A Machine Learning Driven Analysis of Private Equity Funding in Seed-Stage Healthcare Startups

Date:

[Paper] [Presentation] [GitHub]

Abstract

The seed funding is the first official equity funding stage for startups and arguably the most crucial for those in the healthcare space given the high barriers to entry that they face. Private equity plays a pivotal role in funding healthcare startups, especially in the seed-stage to get them off the ground. However, there is not much information in literature regarding the factors driving their investments due to risk of exposing their play-books to competitors. This paper proposes a novel Machine Learning driven approach to analyzing and evaluating these factors. Our analysis will make use of investment data from Crunchbase pertaining to seed-stage healthcare startups headquartered in the United States to train Gradient Boosted Decision Trees, which are human-interpretable Machine Learning models.
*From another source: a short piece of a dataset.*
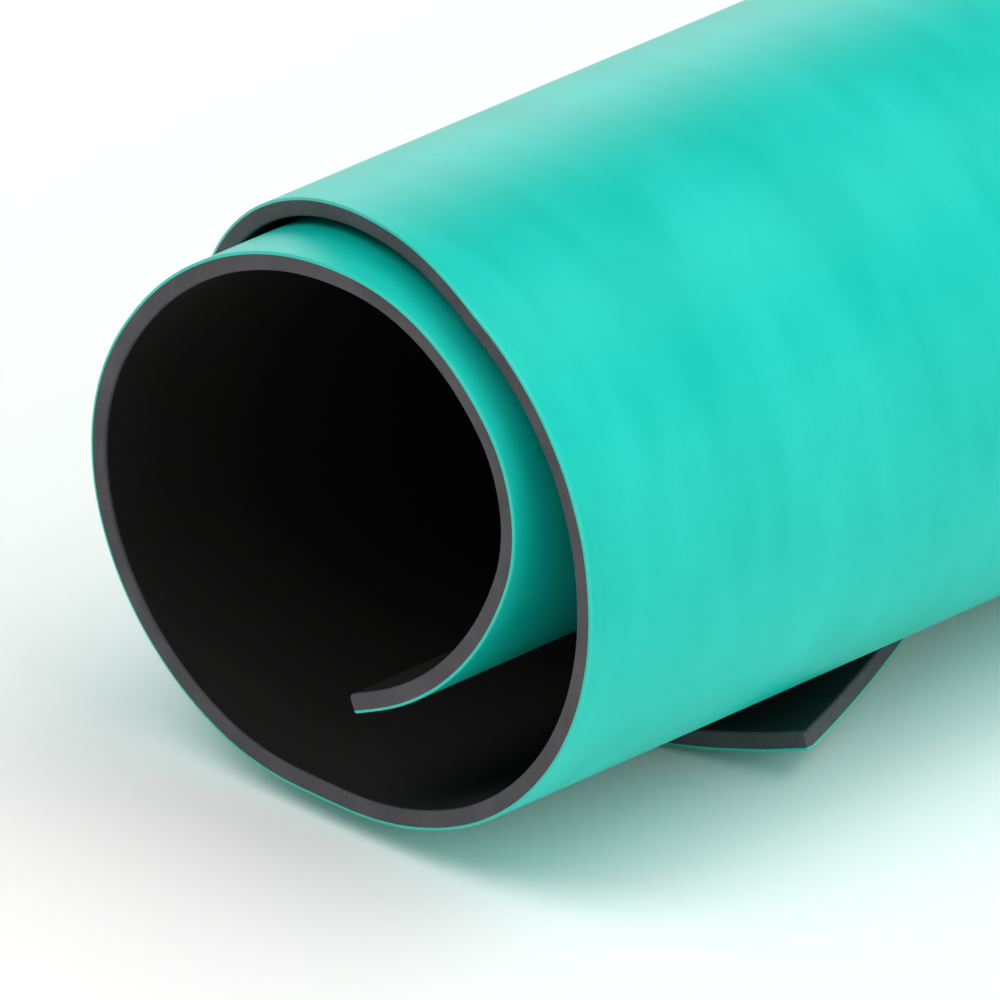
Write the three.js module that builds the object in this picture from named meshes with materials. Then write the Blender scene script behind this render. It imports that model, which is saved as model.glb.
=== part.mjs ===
// Anti-static bench mat, loosely rolled up: a dissipative top layer bonded to a conductive base.
// X runs across the roll, Y along its axis with the near end at -Y, and Z up.
// The mat winds from its inner end at the bottom, up the +X side, over the top and down the -X side.

import * as THREE from 'three';

// Sizes of the mat, in millimetres
const MAT_WIDTH = 500;        // across the winding direction, along the roll
const TOP_LAYER = 0.3;        // smooth dissipative layer, on the outside of the roll
const BASE_LAYER = 1.7;       // conductive rubber, on the inside
const TURN_GAP = 0.6;         // between the last half turn and the turn that it lies on

// The roll's section from the inner end outwards: each arc has the radius of the mat's middle
// surface in millimetres and its turn in degrees
const INNER_END_TILT = 24;    // how steeply the inner end lies
const INNER_TIP = 3;          // straight stretch at the inner end
const INNER_RISE = { radius: 32.9, turn: 46 };
const TIGHT_CURL = { radius: 16.4, turn: 60 };
const FIRST_CROWN = { radius: 24.9, turn: 50 };
const UPPER_LEFT = { radius: 37.8, turn: 60 };
const LEFT = { radius: 24.5, turn: 60 };
const LOWER_LEFT = { radius: 28.4, turn: 60 };
const BOTTOM_FLAT = 6;        // the roll's weight flattens it where it lies
const LOWER_RIGHT = { radius: 37.2, turn: 25 };
const RIGHT_TURN = 75;        // its radius follows, so that the outer turn closes on the first
const SHOULDER = { radius: 30, turn: 40 };
const DESCENT_EASE = 2;       // added radius where the outer turn comes down onto the first
const FLAP = { radius: 80, turn: 17.75 };   // the outer end curls up a little from the floor

// The long edge creeps along the roll as it winds, and the loose outer corner is pulled further
const EDGE_CREEP = 0.012;     // for each millimetre of winding
const CORNER_PULL = 37.1;
const PULL_START = 253;       // wound length at which the pull begins
const PULL_POWER = 1.2;

// The outer end edge runs along the roll, and slants out to the near corner where the flap curls up
const CORNER_SLANT = 29;      // degrees between that slant and the roll's axis
const CORNER_BLUNT = 0.8;     // width left at the corner's tip

const FACET_TURN = 4.5;       // most degrees of turn to one flat facet
const FACET_LENGTH = 3;       // and most millimetres

const THICKNESS = TOP_LAYER + BASE_LAYER;
const rad = THREE.MathUtils.degToRad;

// Where an arc leads: the mat's heading is the angle of its direction from +X towards +Z
function arcStep(heading, arc) {
  const end = heading + rad(arc.turn);
  return new THREE.Vector2(
    arc.radius * (Math.sin(end) - Math.sin(heading)),
    arc.radius * (Math.cos(heading) - Math.cos(end)),
  );
}

function chainStep(heading, arcs) {
  const step = new THREE.Vector2();
  let angle = heading;
  for (const arc of arcs) {
    step.add(arcStep(angle, arc));
    angle += rad(arc.turn);
  }
  return step;
}

// The last turn lies on the left side and the bottom of the first, so it repeats them further out
const OFFSET = THICKNESS + TURN_GAP;
const further = (arc) => ({ radius: arc.radius + OFFSET, turn: arc.turn });
const DESCENT = { radius: UPPER_LEFT.radius + OFFSET + DESCENT_EASE, turn: UPPER_LEFT.turn };
const CROWN_TURN = 180 - LOWER_RIGHT.turn - RIGHT_TURN - SHOULDER.turn;

// The right side and the crown take the two radii that bring the outer turn onto the first one
function closingArcs() {
  const rightStart = rad(LOWER_RIGHT.turn);
  const shoulderStart = rightStart + rad(RIGHT_TURN);
  const crownStart = shoulderStart + rad(SHOULDER.turn);
  const meet = Math.PI + rad(UPPER_LEFT.turn);

  const wanted = new THREE.Vector2(Math.sin(meet), -Math.cos(meet)).multiplyScalar(OFFSET);
  wanted.sub(chainStep(meet, [LEFT, LOWER_LEFT]));
  wanted.x -= BOTTOM_FLAT;
  wanted.sub(arcStep(0, LOWER_RIGHT));
  wanted.sub(arcStep(shoulderStart, SHOULDER));
  wanted.sub(arcStep(Math.PI, DESCENT));

  const right = arcStep(rightStart, { radius: 1, turn: RIGHT_TURN });
  const crown = arcStep(crownStart, { radius: 1, turn: CROWN_TURN });
  const area = right.cross(crown);
  return [
    { radius: wanted.cross(crown) / area, turn: RIGHT_TURN },
    { radius: right.cross(wanted) / area, turn: CROWN_TURN },
  ];
}

// The whole winding in order; a stretch with a length is straight
const [RIGHT, SECOND_CROWN] = closingArcs();
const WINDING = [
  { length: INNER_TIP },
  INNER_RISE,
  TIGHT_CURL,
  FIRST_CROWN,
  UPPER_LEFT,
  LEFT,
  LOWER_LEFT,
  { length: BOTTOM_FLAT },
  LOWER_RIGHT,
  RIGHT,
  SHOULDER,
  SECOND_CROWN,
  DESCENT,
  further(LEFT),
  further(LOWER_LEFT),
  { length: BOTTOM_FLAT },
  FLAP,
];

// Stations along the winding: the middle surface's point, its heading and the wound length so far
function stations() {
  const list = [];
  const point = new THREE.Vector2();
  let heading = rad(INNER_END_TILT);
  let wound = 0;
  const add = () => list.push({ x: point.x, z: point.y, heading, wound });
  add();
  for (const stretch of WINDING) {
    if (stretch.length) {
      point.x += stretch.length * Math.cos(heading);
      point.y += stretch.length * Math.sin(heading);
      wound += stretch.length;
      add();
      continue;
    }
    const arcLength = stretch.radius * rad(stretch.turn);
    const count = Math.ceil(Math.max(stretch.turn / FACET_TURN, arcLength / FACET_LENGTH));
    const piece = { radius: stretch.radius, turn: stretch.turn / count };
    for (let i = 0; i < count; i += 1) {
      point.add(arcStep(heading, piece));
      heading += rad(piece.turn);
      wound += piece.radius * rad(piece.turn);
      add();
    }
  }
  return list;
}

const columns = stations();
const WOUND_LENGTH = columns[columns.length - 1].wound;
const FLAP_LENGTH = FLAP.radius * rad(FLAP.turn);

// The near long edge's place along the roll
function nearEdge(wound) {
  const pulled = Math.max(0, wound - PULL_START) / (WOUND_LENGTH - PULL_START);
  return EDGE_CREEP * wound + CORNER_PULL * pulled ** PULL_POWER;
}

// The mat's far side: the far long edge, and on the flap the slanted end edge
function farEdge(wound) {
  const left = WOUND_LENGTH - wound;
  if (left > FLAP_LENGTH - 0.001) return nearEdge(wound) + MAT_WIDTH;
  return nearEdge(WOUND_LENGTH) + CORNER_BLUNT + left / Math.tan(rad(CORNER_SLANT));
}

// One layer: a flat blank with a column of points at each station, each then moved to its rolled place
function rolledLayer(name, inner, outer, color, roughness) {
  const steps = columns.length - 1;
  const blank = new THREE.BoxGeometry(steps, 1, 1, steps, 1, 1);
  const place = blank.getAttribute('position');
  for (let i = 0; i < place.count; i += 1) {
    const column = columns[Math.round(place.getX(i) + steps / 2)];
    const depth = place.getZ(i) > 0 ? inner : outer;
    place.setXYZ(
      i,
      column.x + depth * Math.sin(column.heading),
      place.getY(i) > 0 ? farEdge(column.wound) : nearEdge(column.wound),
      column.z - depth * Math.cos(column.heading),
    );
  }
  const material = new THREE.MeshStandardMaterial({ color, roughness, metalness: 0 });
  const layer = new THREE.Mesh(blank, material);
  layer.name = name;
  return layer;
}

const innerFace = -THICKNESS / 2;
const bondFace = innerFace + BASE_LAYER;
const outerFace = THICKNESS / 2;

const mat = new THREE.Group();
mat.add(rolledLayer('conductive_base_layer', innerFace, bondFace, '#1c1e1e', 0.85));
mat.add(rolledLayer('dissipative_top_layer', bondFace, outerFace, '#1fcdbb', 0.55));

// The origin is the middle of the box that the roll fills, at the height of the floor
const box = new THREE.Box3().setFromObject(mat);
const middle = box.getCenter(new THREE.Vector3());
mat.position.set(-middle.x, -middle.y, -box.min.z);

export default mat;
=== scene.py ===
"""Anti-static bench mat, loosely rolled up.

The mat is one sheet of rubber: a smooth green dissipative layer on a black conductive base. It is
wound two and a quarter times with the green outside, and its loose outer corner curls up a little
from the floor. Lengths in the code are metres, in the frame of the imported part.
"""

import math

import bpy
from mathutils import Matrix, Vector, noise


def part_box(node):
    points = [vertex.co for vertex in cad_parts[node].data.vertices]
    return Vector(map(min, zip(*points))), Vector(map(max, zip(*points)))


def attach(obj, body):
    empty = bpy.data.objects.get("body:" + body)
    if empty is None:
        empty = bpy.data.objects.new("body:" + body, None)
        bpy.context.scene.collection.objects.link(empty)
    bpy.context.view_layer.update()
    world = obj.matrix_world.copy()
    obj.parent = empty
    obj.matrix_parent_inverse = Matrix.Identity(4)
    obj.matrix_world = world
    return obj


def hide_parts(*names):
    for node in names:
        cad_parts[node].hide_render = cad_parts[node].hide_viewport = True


bl_info = {
    "name": "Rolled bench mat",
    "version": (1, 0, 0),
    "blender": (4, 5, 0),
    "location": "3D View > Sidebar > Bench Mat",
    "description": "Dresses the rolled two-layer bench mat and sets up its stage",
    "category": "Object",
}

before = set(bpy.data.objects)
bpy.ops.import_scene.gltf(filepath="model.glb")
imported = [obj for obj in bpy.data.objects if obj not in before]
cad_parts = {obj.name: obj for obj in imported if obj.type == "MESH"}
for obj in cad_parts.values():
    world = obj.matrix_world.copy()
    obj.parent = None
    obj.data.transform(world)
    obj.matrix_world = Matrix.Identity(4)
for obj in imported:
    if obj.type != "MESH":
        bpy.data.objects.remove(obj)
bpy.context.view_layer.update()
MM = 0.001

BASE_NODE = "conductive_base_layer"
TOP_NODE = "dissipative_top_layer"

# The roll's section from the inner end outwards: radius of the mat's middle surface in
# millimetres and turn in degrees, as in the part's source
INNER_END_TILT = 24
INNER_TIP = 3
INNER_RISE = (32.9, 46)
TIGHT_CURL = (16.4, 60)
FIRST_CROWN = (24.9, 50)
UPPER_LEFT = (37.8, 60)
LEFT = (24.5, 60)
LOWER_LEFT = (28.4, 60)
BOTTOM_FLAT = 6
LOWER_RIGHT = (37.2, 25)
RIGHT_TURN = 75
SHOULDER = (30, 40)
DESCENT_EASE = 2
FLAP = (80, 17.75)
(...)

SHapley Additive exPlanations, which is a technique for probing such Machine Learning models, will then be applied to the trained Gradient Boosted Decision Trees both at a global scale (top and bottom 100 companies by total funding raised) and at a local scale (top and bottom 3 companies by total funding raised) to reveal insights into the factors that drove private equity investments at these companies. The code is available on GitHub: https://github.com/sharanramjee/healthcare-vc-shap.